As I said in another post, I found the backwards timeline true to life. We meet people in the present, and their back-stories become increasingly known to us as our relationship deepens.

3aulsmith
Jul. 14, 2015, 12:19 pm

I think I would have liked the book more with a forward timeline. I didn't find the characters as presented in the first chapter particularly interesting, so had no real incentive to find out how they got that way.

4elizajanecurtis
Jul. 14, 2015, 12:58 pm

I agree with LynnB that it feels true-to-life, getting to know the characters in the present and then later learning more about their past... but I ended up feeling there were so many questions left un-answered due to the plot moving backwards rather than forwards. That scene where Helen and Kay and Julia all meet up, Kay is afraid that Helen's died in the bombing, while Helen is coming to break up with Kay... On the one hand, it was kind of a heart-rending scene, it's not like I *wanted* it to be played out in more gruesome detail (and we know how it ends up - of course Helen will leave Kay), but on the other hand, I felt like that scene was kind of broken off so abruptly and then we suddenly travel back in time and we'll never know anything more about that.

In general, I think the reader is inclined to feel sympathetic towards Kay, who does such selfless work through the book and is so devoted to Helen, but I feel like we don't get to know Kay as well as we might, because of the back-in-time plot-line.

There's something interesting and true about the backwards structure, but also I'm not totally crazy about it. It made for a kind of suspenseful and interesting read, but I think I was expecting something in the events of the story to explain to me why the plot was going backwards, or expected it to appear as a theme in the book, somehow, but I don't think it did. Now I've finished the book and I'm wondering why she chose to structure it that way, and whether I might've preferred it the other way. I'm actually re-reading the first few chapters, knowing what I know now, to revisit the characters in 1947.

5PoetVictoria
Jul. 25, 2015, 3:43 pm

I was just a little confused by the backward timeline. I kept getting thoughts of wondering what happens next and then remembering that I've already read about what happens next and maybe my particular question had not been addressed in the first part of the book. I caught myself in this way several times. I wonder if I read enough of these "backward timeline" things, if I might start wondering about what happened before to lead the characters to this point?
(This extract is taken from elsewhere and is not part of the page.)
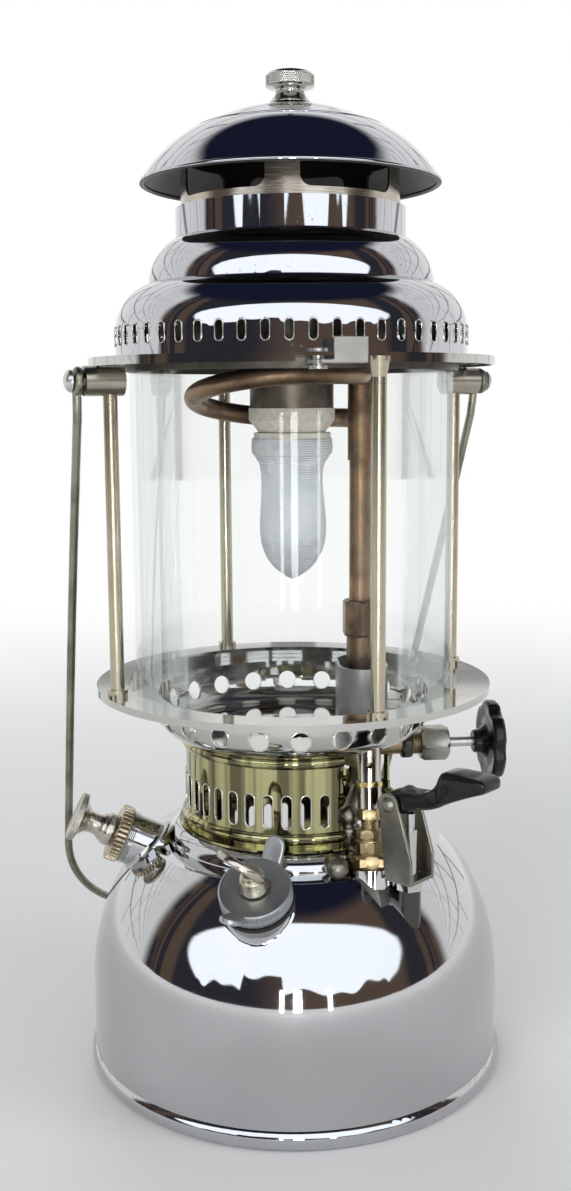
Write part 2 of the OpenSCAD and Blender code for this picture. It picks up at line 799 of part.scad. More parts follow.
// Pressed half section of the casing between two heights, at a wall offset
module casing_shell() {
  difference() {
    union() {
      translate([casing_r - sheet, casing_z0]) square([sheet, bowl_z - casing_z0]);
      translate([casing_r - sheet, casing_z0]) square([casing_foot_r - casing_r + sheet, sheet]);
      translate([casing_r - casing_bead_r / 2, casing_z0 + casing_foot_h]) circle(r = 2 * casing_bead_r);
      translate([casing_r - casing_bead_r / 2, bowl_z - 2 * casing_bead_r]) circle(r = 2 * casing_bead_r);
    }
    square([casing_r - sheet, bowl_z + over]);
    translate([casing_r - casing_bead_r / 2, casing_z0 + casing_foot_h])
      circle(r = 2 * casing_bead_r - sheet);
    translate([casing_r - casing_bead_r / 2, bowl_z - 2 * casing_bead_r])
      circle(r = 2 * casing_bead_r - sheet);
    translate([0, bowl_z]) square([casing_foot_r, casing_foot_r]);
  }
}

module lower_casing() {
  span = slot_z1 - slot_z0 - slot_w;
  color("gainsboro")
    difference() {
      rotate([0, 0, gap_to]) rotate_extrude(angle = 360 + gap_from - gap_to) casing_shell();
      for (i = [0 : slot_count - 1])
        rotate([0, 0, slot_phase + i * slot_step]) translate([casing_r, 0, slot_z0 + slot_w / 2])
          rotate([0, 90, 0])
          union() {
            cylinder(d = slot_w, h = 4 * sheet, center = true, $fn = 24);
            translate([-span, 0, 0]) cylinder(d = slot_w, h = 4 * sheet, center = true, $fn = 24);
            translate([-span / 2, 0, 0]) cube([span, slot_w, 4 * sheet], center = true);
          }
    }
}

// Half section of the bowl, its globe seat and the collar round it
module bowl_section() {
  difference() {
    intersection() {
      translate([bowl_cx, bowl_cz]) circle(r = bowl_arc);
      translate([bowl_cx, bowl_z]) square([bowl_arc, bowl_arc]);
    }
    translate([bowl_cx, bowl_cz]) circle(r = bowl_arc - sheet);
  }
  translate([bowl_eye_r, bowl_z]) square([bowl_cx - bowl_eye_r, sheet]);
  translate([bowl_r - sheet, bowl_cz]) square([sheet, seat_z - bowl_cz]);
  translate([bowl_r - sheet, seat_z - plate]) square([seat_r - bowl_r + sheet, plate]);
  translate([seat_r - plate, seat_z - plate]) square([plate, collar_z - seat_z + plate]);
  translate([seat_r - plate, collar_z - plate]) square([collar_r - seat_r + plate, plate]);
  translate([collar_r - plate, collar_z - lip_h]) square([plate, lip_h]);
}

module bowl() {
  hole_x = bowl_cx + sqrt(bowl_arc * bowl_arc - pow(bowl_cz - hole_z, 2));
  color("silver")
    difference() {
      rotate_extrude() bowl_section();
      for (i = [0 : hole_count - 1])
        rotate([0, 0, hole_phase + i * hole_step]) translate([hole_x, 0, hole_z]) rotate([0, 90, 0])
          cylinder(r = hole_r, h = 3 * hole_r, center = true, $fn = 32);
      at_generator() translate([0, 0, bowl_z - over]) cylinder(r = gen_nut_af / 2, h = sheet + 2 * over);
      on_preheater() translate([0, 0, torch_z]) cylinder(r = torch_r + 2 * eye_gap, h = torch_len + over);
    }
}

module rod(az, top) {
  color("gainsboro")
    rotate([0, 0, az]) translate([rod_circle, 0, collar_z]) union() {
      cylinder(r = rod_r, h = top - collar_z);
      cylinder(r = ferrule_r, h = ferrule_h);
    }
}

module rod_right() { rod(0, lug_z); }

module rod_back() { rod(90, ring_under); }

module rod_left() { rod(180, lug_z); }

module rod_front() {
  rod(270, ring_under);
  color("gainsboro")
    rotate([0, 0, 270]) translate([rod_circle, 0, ring_under - 3 * ferrule_h])
      cylinder(r1 = rod_r, r2 = ferrule_r, h = 3 * ferrule_h);
}

// Round side lug that carries the bail's rivet, riding on top of its rod
module lug(az) {
  color("silver")
    rotate([0, 0, az]) translate([lug_x0, 0, lug_z]) rotate([0, 90, 0])
      difference() {
        cylinder(r = lug_r, h = lug_x1 - lug_x0);
        translate([0, 0, -over]) cylinder(r = rivet_r, h = lug_x1 - lug_x0 + 2 * over);
        rotate([0, 90, 0]) translate([-(rod_circle - lug_x0), 0, 0])
          cylinder(r = rod_r, h = 2 * lug_r);
      }
}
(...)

Does anyone know of another book laid out in this way?

6LynnB
Jul. 26, 2015, 8:05 am

Graham Swift's Last Orders is laid out this way.

7gypsysmom
Jul. 29, 2015, 9:39 pm

I liked the backwards timeline. It was more of a challenge to read but I liked trying to guess things and then when we got to the part where the explanation was made it was fun to say "well, I was close" or "missed that one completely".

8booklovers2
Bearbeitet: Aug. 1, 2015, 9:10 pm

I agree with 2 commenters above--- I think the meeting of the characters, present day and hearing how they got there was more true to life but knowing they survived tainted the intensity of some of the scenes. Also, I agree that we didn't get to know Kay as well as the other characters... her life now more as a loner or recluse. I feel sad for her on that day that she was so emotionally wrecked at thinking her lover was killed only to come to the realization that she was abandoned by her.